WHAT YOU NEED TO DO →
Please set down exactly the lines of the listing below from the line containing "imported = [obj" through the line containing "obj.matrix_world = Matrix.Identity(4)", both lines included, leaving out all other lines.

..............................

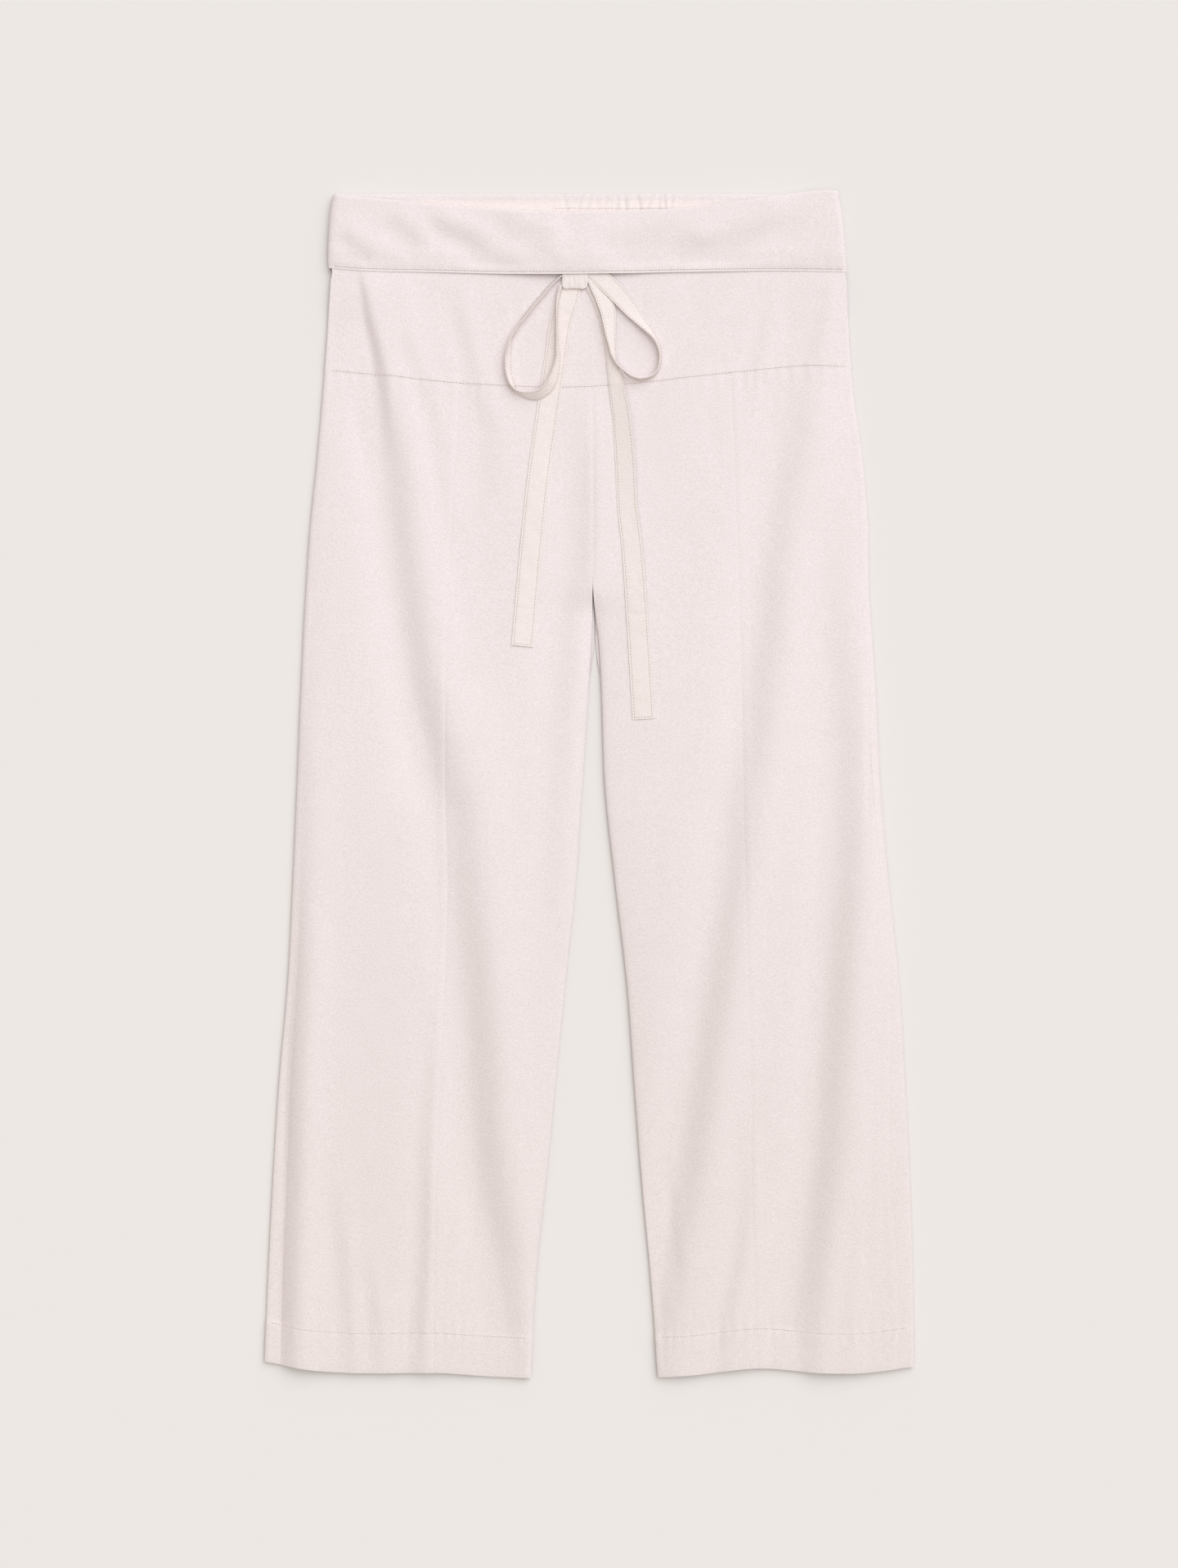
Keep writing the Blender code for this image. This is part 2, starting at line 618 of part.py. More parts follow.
def tie_knot():
    """The bow's knot: a rounded wrap of cloth on the band, half under the flap."""
    steps = 12
    stations = np.linspace(-1, 1, 9)
    base = float(cloth_top(np.array([KNOT_X]), np.array([KNOT_Y]))[0]) + LAYER_STEP + SEAM_GAP
    points = []
    for station in stations:
        size = (1 - abs(station) ** 5) ** 0.5 * 0.35 + 0.65
        for angle in np.linspace(0, 2 * np.pi, steps, endpoint=False):
            across = abs(np.cos(angle)) ** 0.8 * np.sign(np.cos(angle))
            up = abs(np.sin(angle)) ** 0.7 * np.sign(np.sin(angle))
            x = KNOT_X + station * KNOT_LENGTH / 2
            y = KNOT_Y + across * size * KNOT_DEPTH / 2
            z = base + KNOT_THICKNESS / 2 + up * size * KNOT_THICKNESS / 2
            points.append((x * MM, y * MM, z * MM))
    faces = []
    for i in range(len(stations) - 1):
        for j in range(steps):
            after = (j + 1) % steps
            faces.append((i * steps + j, i * steps + after, (i + 1) * steps + after, (i + 1) * steps + j))
    faces.append(tuple(range(steps))[::-1])
    faces.append(tuple(range(len(points) - steps, len(points))))
    mesh = bpy.data.meshes.new("tie_knot")
    mesh.from_pydata(points, [], faces)
    return make_object("tie_knot", mesh, TIE_COLOUR)


def tie_strip(name, rows, stations, width_steps=2):
    """A free stretch of the tie, laid or stood on the cloth by its table."""
    places = [(row.x, row.y) for row in rows]
    lengths = [0.0]
    for before, after in zip(places, places[1:]):
        lengths.append(lengths[-1] + float(np.hypot(after[0] - before[0], after[1] - before[1])))
    run = np.linspace(0, lengths[-1], stations)
    x, y, across, lift, rise = (
        smooth(list(zip(lengths, [row[k] for row in rows])), run) for k in range(5)
    )
    ahead_x = np.gradient(x)
    ahead_y = np.gradient(y)
    ahead = np.hypot(ahead_x, ahead_y)
    side_x = -ahead_y / ahead
    side_y = ahead_x / ahead
    low_x = x + side_x * across
    low_y = y + side_y * across
    rows_found = []
    for share in np.linspace(0, 1, width_steps + 1):
        at_x = low_x + (x - low_x) * share
        at_y = low_y + (y - low_y) * share
        under = cloth_top(at_x, at_y) + SEAM_GAP + WALL / 2
        base = cloth_top(low_x, low_y) + SEAM_GAP + WALL / 2
        flatness = ease(1 - rise / FLAT_RISE)
        z = lift + flatness * under + (1 - flatness) * base + rise * share
        rows_found.append(np.stack([at_x, at_y, z], axis=-1))
    return sheet_of_cloth(name, np.array(rows_found), TIE_COLOUR)


def centre_on_base():
    """Moves every mesh so that the garment's box stands centred on the origin, on the table."""
    bpy.context.view_layer.update()
    graph = bpy.context.evaluated_depsgraph_get()
    corners = []
    for made in bpy.context.scene.objects:
        evaluated = made.evaluated_get(graph)
        corners.extend(np.array(vertex.co) for vertex in evaluated.to_mesh().vertices)
        evaluated.to_mesh_clear()
    low = np.min(corners, axis=0)
    high = np.max(corners, axis=0)
    middle = (low + high) / 2
    move = Matrix.Translation(Vector((-middle[0], -middle[1], -low[2])))
    for made in bpy.context.scene.objects:
        made.data.transform(move)


def main():
    clear_scene()
    waist_panel("waist_back", False, 9, 5, 3)
    waist_panel("waist_front", True, 17, 8, 5)
    for side in ("right", "left"):
        back_panel(side)
        front_outer_panel(side)
        front_inner_panel(side)
    tie_band("tie_band_back", False)
    tie_band("tie_band_front", True)
    tie_knot()
    tie_strip("tie_tail_right", TAIL_RIGHT, 22)
    tie_strip("tie_tail_left", TAIL_LEFT, 26)
    tie_strip("tie_loop_right", LOOP_RIGHT, 32)
    tie_strip("tie_loop_left", LOOP_LEFT, 32)
    centre_on_base()


main()
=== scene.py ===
# %% [markdown]
# # Fisherman trousers, laid flat
#
# These are wide trousers of pale brushed cotton, smoothed out on a floor and seen from straight above.
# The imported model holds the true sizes. Every piece made here is a thinner and finer sheet on the form of
# one of its solids, so the first step is to open that model and to note where its zero lies.

# %% Open the shared frame
from collections import namedtuple

import bpy
import numpy as np
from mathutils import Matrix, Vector


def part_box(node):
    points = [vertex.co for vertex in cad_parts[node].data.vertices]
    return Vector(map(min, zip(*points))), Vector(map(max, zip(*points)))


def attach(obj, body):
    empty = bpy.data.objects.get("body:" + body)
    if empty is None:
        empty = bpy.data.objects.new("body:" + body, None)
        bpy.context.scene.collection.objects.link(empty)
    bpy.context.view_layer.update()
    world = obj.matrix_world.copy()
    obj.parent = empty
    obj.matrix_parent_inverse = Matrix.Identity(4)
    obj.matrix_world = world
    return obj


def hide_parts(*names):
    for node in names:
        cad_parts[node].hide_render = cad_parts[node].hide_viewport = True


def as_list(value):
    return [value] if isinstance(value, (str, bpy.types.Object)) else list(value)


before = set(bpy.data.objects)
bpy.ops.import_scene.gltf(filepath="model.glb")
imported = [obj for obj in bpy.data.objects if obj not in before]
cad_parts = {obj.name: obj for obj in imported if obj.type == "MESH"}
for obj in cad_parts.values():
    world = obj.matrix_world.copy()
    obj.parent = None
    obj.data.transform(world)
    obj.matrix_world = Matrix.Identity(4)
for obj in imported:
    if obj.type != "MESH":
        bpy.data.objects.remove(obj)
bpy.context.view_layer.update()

MM = 0.001
band_low, band_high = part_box("tie_band_back")
ORIGIN_X = (band_low.x + band_high.x) / 2 / MM
ORIGIN_Y = band_low.y / MM - 918.0
print("zero of the drawing in mm:", round(ORIGIN_X, 2), round(ORIGIN_Y, 2))

# %% [markdown]
# ## The camera
#
# The photograph is taken from straight above, with an ordinary portrait lens. An 85 mm lens 3.06 m above
# the cloth frames 1.298 m from top to bottom, which is the photograph's scale of 0.677 mm to a pixel.

# %% Camera
LENS = 85.0
SENSOR = 36.0
FRAME_HEIGHT = 1917 * 0.677 * MM
FRAME_MIDDLE = (-0.34, 491.8)
CLOTH_LEVEL = 5 * MM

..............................

ANSWER TO THE EXERCISE →
imported = [obj for obj in bpy.data.objects if obj not in before]
cad_parts = {obj.name: obj for obj in imported if obj.type == "MESH"}
for obj in cad_parts.values():
    world = obj.matrix_world.copy()
    obj.parent = None
    obj.data.transform(world)
    obj.matrix_world = Matrix.Identity(4)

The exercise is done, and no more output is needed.